As it finalized its $145 million acquisition of Rocket Fuel on Wednesday, Sizmek named Mark Grether to take over as CEO.
Simultaneously, the company said it would sunset the Rocket Fuel brand and integrate its DSP and DMP assets into a single demand-side stack under the Sizmek name.
A co-founder and former COO of WPP Group-owned Xaxis, Grether was brought on as Sizmek’s executive chairman in February, around the time previous CEO Neil Nguyen left the company.
“I’d argue we’re just at the beginning of this consolidation in core ad tech categories,” Grether told AdExchanger. “Players who survive now will be those with global scale and who have the resources to support that scale.”
Since its founding in 2008, Rocket Fuel has, for good or bad, embodied the fortunes of the advertising technology industry: the fruits of automation, the post-IPO surge and fall from grace, the ongoing transition from advertising network to advertising platform. Folding into Sizmek, backed by the private equity firm Vector Capital, is a fitting end to that story.
Advertisers and agencies that previously worked with six to eight DSPs are cutting those numbers dramatically, Grether said, and the vendors holding their seats at the table are those that can fill every category an advertiser needs.
Thus Rocket Fuel and its 2014 purchase of the DMP [x+1] build on Sizmek’s existing technology assets in the areas of ad serving, rich media, creative tech and pre-bid targeting technology. In all, more than 10 discrete ad tech companies (including Eyeblaster, EyeWonder, Mediamind, StrikeAd and Peer39) have been rolled up under Sizmek.
“The questions aren’t about what DSP is better anymore, or about winning a single category,” Grether said. “It’s about what’s the best stack.”
The integration of Rocket Fuel into Sizmek’s stack should take six to nine months, he said. Once that integration is complete, the Vector-backed Sizmek plans to turn its attention to connected television technology and improved attribution and analytics capabilities.
“We have the luxury of being backed by capital that can put those pieces together if needed,” he said. “There’s a demand in the market for a full, independent ad tech stack that represents a lot of room to grow.”
Rocket Fuel’s acquisition is also part of a broad trend of ad tech stocks exiting the public market. Sizmek itself was taken off the public market after Vector bought the business last year, and mar tech stocks Neustar, Marketo and MaxPoint all stopped trading after sales to private equity firms.

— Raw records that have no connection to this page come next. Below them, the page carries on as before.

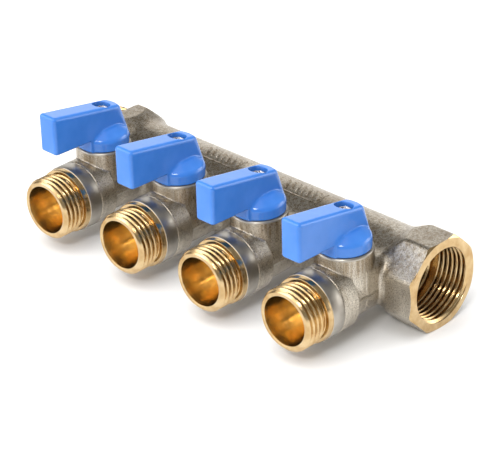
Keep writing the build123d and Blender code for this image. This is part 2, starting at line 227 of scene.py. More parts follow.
def slope(s, r, start, end):
    """Below the line from start to end, both (distance, radius), for growing distance."""
    ds, dr = end[0] - start[0], end[1] - start[1]
    length = math.hypot(ds, dr)
    return ((r - start[1]) * ds - (s - start[0]) * dr) / length


def drill(body, away, along, bores):
    """Cuts bores, as (radius, start, end), out of a body."""
    for radius, start, end in bores:
        body = cut(body, np.maximum(away - radius, slab(along, start, end)))
    return body


def octagon(y, z, rounding):
    """Both octagons of the bar, without their ends."""
    square = np.maximum(np.abs(y), np.abs(z)) - OCTAGON_HALF
    diagonal = (np.abs(y) + np.abs(z)) / math.sqrt(2) - OCTAGON_HALF
    return common(square, diagonal, rounding)


def bar_shape(s, y, z):
    """Tube, both octagons and the core of the spigot."""
    r = np.hypot(y, z)
    tube = np.maximum(r - TUBE_R, slab(s, 1, SPIGOT_SHOULDER - 1))
    # inlet octagon, turned down by a cone behind its flats
    cone = np.maximum(slope(s, r, *INLET_CONE), s - INLET_LIMIT)
    inlet = common(octagon(y, z, OCTAGON_EDGE), cone, 0.5)
    body = join(tube, inlet, 1.2)
    body = common(body, MOUTH_DEPTH - s)
    # far octagon with its domed shoulder
    dome = common(slope(s, r, DOME_START, DOME_KNEE), slope(s, r, DOME_KNEE, DOME_END), 1.2)
    far = common(octagon(y, z, FAR_EDGE), np.maximum(dome, FAR_LIMIT - s), 0.1)
    far = common(far, slope(s, r, *SHOULDER_CHAMFER))
    body = join(body, far, 1.0)
    body = common(body, s - SPIGOT_SHOULDER, 0.3)
    core = common(r - SPIGOT_CORE_R, s - SPIGOT_END + 0.3, 0.5)
    return join(body, np.maximum(core, SPIGOT_SHOULDER - 5 - s), 0.3)


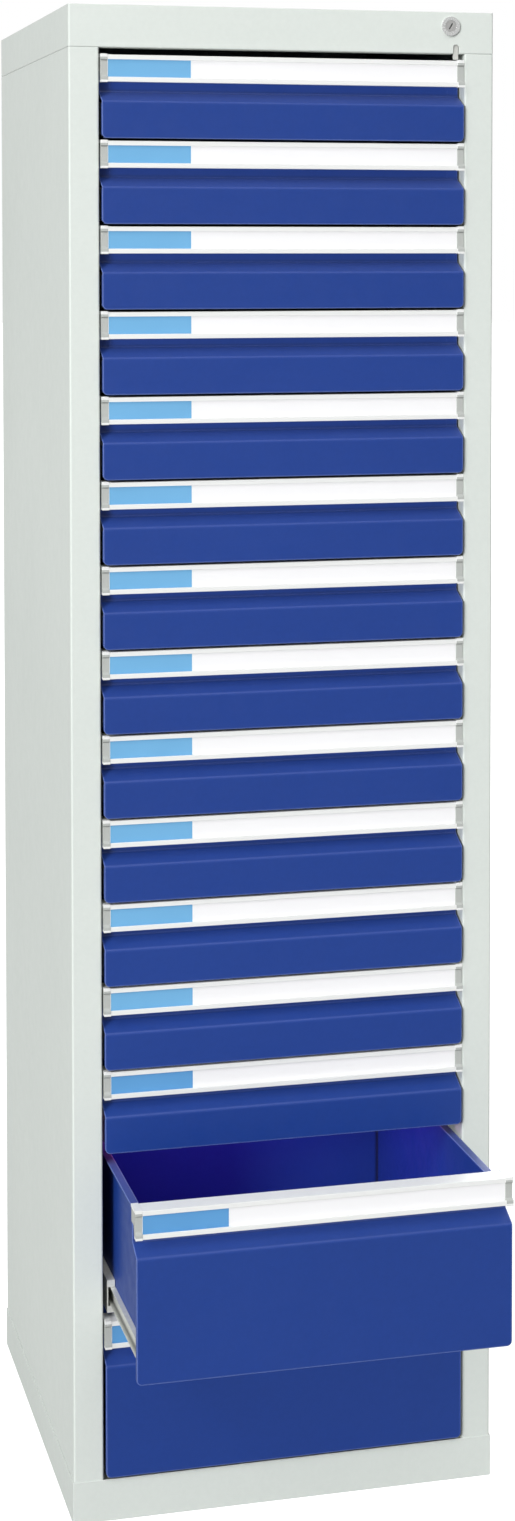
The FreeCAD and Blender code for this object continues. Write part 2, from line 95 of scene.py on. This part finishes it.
def noise(tree, vector, scale, detail=3.0, rough=0.5):
    node = tree.nodes.new("ShaderNodeTexNoise")
    node.inputs["Scale"].default_value = scale
    node.inputs["Detail"].default_value = detail
    node.inputs["Roughness"].default_value = rough
    tree.links.new(vector, node.inputs["Vector"])
    return node.outputs["Fac"]


def remap(tree, value, low, high, from_low=0.3, from_high=0.7):
    """Turns the range from_low to from_high into low to high. The default suits a noise."""
    node = tree.nodes.new("ShaderNodeMapRange")
    node.inputs["From Min"].default_value = from_low
    node.inputs["From Max"].default_value = from_high
    node.inputs["To Min"].default_value = low
    node.inputs["To Max"].default_value = high
    tree.links.new(value, node.inputs["Value"])
    return node.outputs["Result"]


def mix_colour(tree, factor, a, b):
    """Each of a and b is a colour or a socket."""
    node = tree.nodes.new("ShaderNodeMix")
    node.data_type = "RGBA"
    tree.links.new(factor, node.inputs["Factor"])
    sockets = [s for s in node.inputs if s.type == "RGBA"]
    for socket, value in zip(sockets, (a, b)):
        if hasattr(value, "is_output"):
            tree.links.new(value, socket)
        else:
            socket.default_value = (*value, 1.0)
    return [s for s in node.outputs if s.type == "RGBA"][0]


def math_node(tree, operation, a, b=0.0):
    """Each of a and b is a number or a socket."""
    node = tree.nodes.new("ShaderNodeMath")
    node.operation = operation
    for socket, value in zip(node.inputs, (a, b)):
        if hasattr(value, "is_output"):
            tree.links.new(value, socket)
        else:
            socket.default_value = value
    return node.outputs[0]


def add(tree, a, b):
    return math_node(tree, "ADD", a, b)


def subtract(tree, a, b):
    return math_node(tree, "SUBTRACT", a, b)


def multiply(tree, a, b):
    return math_node(tree, "MULTIPLY", a, b)


def axis_value(tree, vector, axis):
    split = tree.nodes.new("ShaderNodeSeparateXYZ")
    tree.links.new(vector, split.inputs[0])
    return split.outputs[axis]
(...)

Moving away from the market, and the whims of Wall Street investors who may not have an interest or expertise in ad tech, is one of the most attractive features of the private-equity consolidation plan, according to Grether.
“We have a longer time horizon than anyone on the public markets,” he said, citing quarterly earning reports and the need to prioritize investor metrics like EBITDA (earnings before interest, tax, depreciation and amortization).
Without those pressures, Grether said, Sizmek can “invest in a more strategic way around where we think the market is going to be.”